Thursday, April 16, 2009

The fungibility of hazard: reading forward

As a useful endpoint, I read John Arbuthnot's 1692 book Of the laws of chance. This was the first English publication on probability theory. It is mostly a translation of Huygens (1657), but of course Arbuthnot's introduction is his own.  I think some of the examples are his as well. There are two things that struck me about this piece.
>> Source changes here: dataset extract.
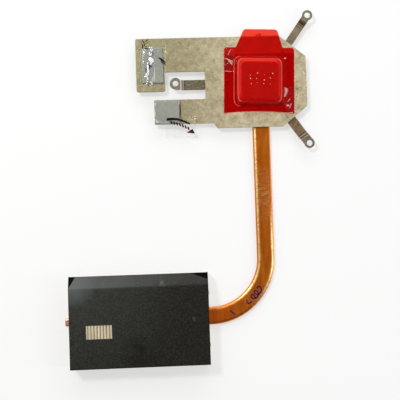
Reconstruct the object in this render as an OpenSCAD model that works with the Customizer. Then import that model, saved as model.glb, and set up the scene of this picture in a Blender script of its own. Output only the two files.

The first is the extent to which Arbuthnot claims that mathematical probability applies to the world at large. "All the Politicks in the World," he says  "are nothing else but a kind of Analysis of the Quantity of Probability in casual Events."  The second is the degree to which he employs economics to convey his ideas.  His most basic principle is that ""Ones Hazard or Expectation to gain any thing is worth so much, as, if he had it, he could purchase the like Hazard or Expectation again in a just and equal Game" (B2). This sounds confusing, but he gives an example to make it clear.  If someone has hidden seven shillings in one hand and three in the other and says "choose one hand and I'll give you the contents" Arbuthnot argues that this is equivalent to being given five shillings. This means that chance itself has a value predicated on exchange.  He's not really thinking of commodification as much as fungibility. This is the real epistemological revolution behind the idea of probability.  It's what I need to look for in earlier accounts.

Arbuthnot, John. Of the laws of chance, or, A method of calculation of the hazards of game plainly demonstrated and applied to games at present most in use : which may be easily extended to the most intricate cases of chance imaginable. London 1692.